Ellis made savvy use of the U.S.-Mexico border to carve out space for himself in a racially claustrophobic society. But this consigned him to a life in limbo. He grew estranged from his family, whom he visited surreptitiously at first, then not at all, owing to the precariousness of his situation. He stepped away from the black community, but was never fully granted entry into the white world of privilege and security. Even in New York, which teemed with diversity, he was lonely and disconnected. To meet women, he pretended that he was interviewing them to work as secretaries in his investment office on Wall Street. Then, hoping to awe them with his clout, he made lurching advances. Mostly, the women recoiled in horror, and in at least one case he was sued for attempted rape. (He beat the charges and eventually met his much younger wife in the context of his work—we don’t know exactly how.)

The country he had to navigate was crisscrossed by exclusionary lines. What saved him, in a sense, was the blurriness of one of them. The border confounded racists who’d reduced the world to a basic binary but didn’t know how to slot a middle term between white and black, acceptance and opprobrium. Ellis took things further than some, and had more success than most, but his approach was not entirely uncommon. Langston Hughes used to pomade his hair “in the Mexican fashion” when he travelled by train in Texas. “ ‘Dame un boleto Pullman to Chicago,’ will get you a berth in Texas,” Hughes later wrote, “when often plain English . . . will not.”

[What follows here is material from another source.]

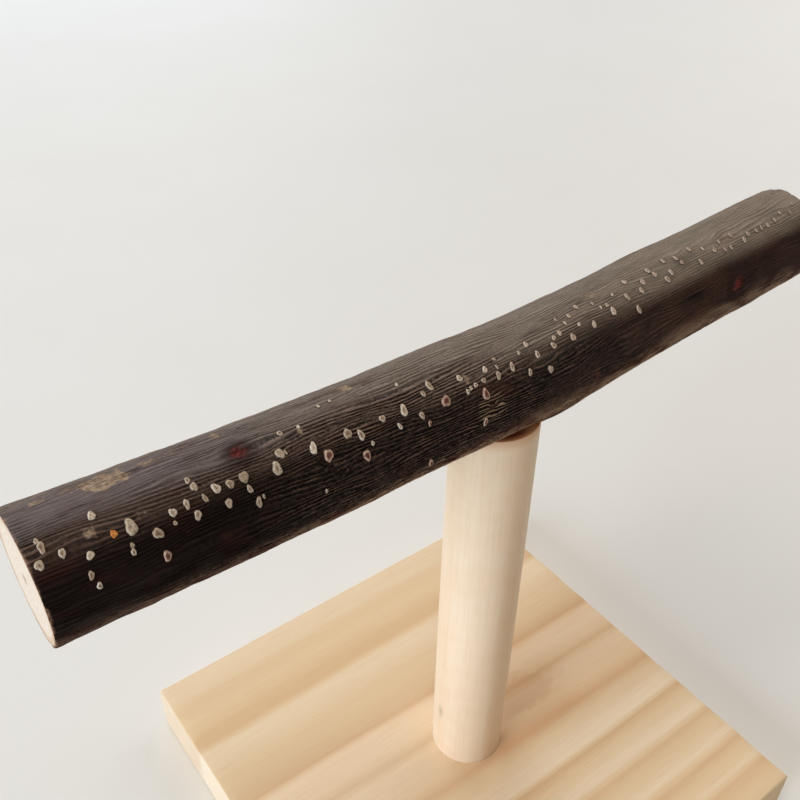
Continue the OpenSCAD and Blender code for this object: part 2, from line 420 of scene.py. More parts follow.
def barkRelief(t, a):  # height over the smooth skin in metres, and what the finish reads
    s = barkSettings
    along = t * branchLength / mm
    turn = np.radians(a)
    longer, wider, push = s["parting"]
    for knot in s["knots"]:
        far = markDistance(t, a, (knot[0], knot[1], knot[2] * longer, knot[3] * wider))
        turn = turn - np.radians(turnFrom(a, knot[1])) * push * np.exp(-far * far)
    wrinkle = np.exp(-markDistance(t, a, s["wrinkled"]) ** 2)

    def flow():  # where each point lies on a round bark, in millimetres
        return np.stack([along, np.cos(turn) * girthRadius, np.sin(turn) * girthRadius], -1)

    def grain(long, wide, seed):  # hills of this length and width
        return smoothNoise(flow() / (long, wide, wide), seed)

    sway = 0
    for long, wide, seed, amount, ruffled in s["sways"]:
        sway = sway + grain(long, wide, seed) * (amount + ruffled * wrinkle)
    hills = grain(22, 7, 11)
    turn = turn + sway / girthRadius
    phase = 3.4 * grain(15, 2.2, 18) + 1.7 * grain(5, 0.9, 19)
    strength = np.clip(grain(6, 1.5, 9) * 0.9 + 0.6, 0, 1)
    rib = (0.5 + 0.5 * np.cos(s["ribs"] * turn + phase)) * (0.3 + 0.7 * strength)
    fine = 1 - np.abs(grain(3, 0.42, 13))
    start, over, flat = s["worn"]
    middle, width, flatTop = s["wornTop"]
    worn = np.clip((along - start) / over, 0, 1) * flat + flatTop * np.exp(-(turnFrom(a, middle) / width) ** 2)
    ridge = rib * (1 - 0.7 * worn) + fine ** 3 * 0.2
    height = s["hills"] * hills - s["sunk"] + s["ridge"] * (ridge - 0.4)
    halo = 0
    (lip, lipWidth), (deeper, hollowWidth) = s["lip"], s["hollow"]
    for knot in s["knots"]:  # a raised lip round a hollow
        far = markDistance(t, a, knot)
        height = height + lip * np.exp(-(((far - 1) / lipWidth) ** 2))
        height = height - knot[4] * deeper * np.exp(-((far / hollowWidth) ** 2))
        halo = np.maximum(halo, np.exp(-((far / s["halo"]) ** 2)))
    for patch in s["patches"]:
        rise = np.clip(s["patchEdge"] - markDistance(t, a, patch), 0, 1)
        height = height + s["patchRise"] * patch[4] * rise
    inward, ragged, deep = s["chip"]
    fromCut = np.minimum(along, branchLength / mm - along)
    torn = inward + ragged * (grain(9, 2.2, 15) + 0.5 * grain(9, 0.8, 16))
    chip = np.clip((torn - fromCut) / s["chipSlope"], 0, 1)
    height = height - deep * chip
    found = {"grain": flow(), "phase": phase, "strength": strength}
    return height * mm, {**found, "wrinkle": wrinkle, "chip": chip, "halo": halo}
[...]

The border line and the color line, for a time, ran in parallel, creating a tiny, accidental corridor of maneuvering room. But even that was short-lived. For an ex-slave, to be considered Mexican was a reprieve, yet American racism directed southward was unspeakably withering as well. We have a rhetorical habit of locating the American spirit in the heartland, when the outer extremities may be more revealing: the country’s attitude about whom we let into our borders and by what principle we might welcome them has always defined who we are. It’s an especially disheartening truth these days. As Ellis knew only too well, the United States has long run the risk of walling itself in.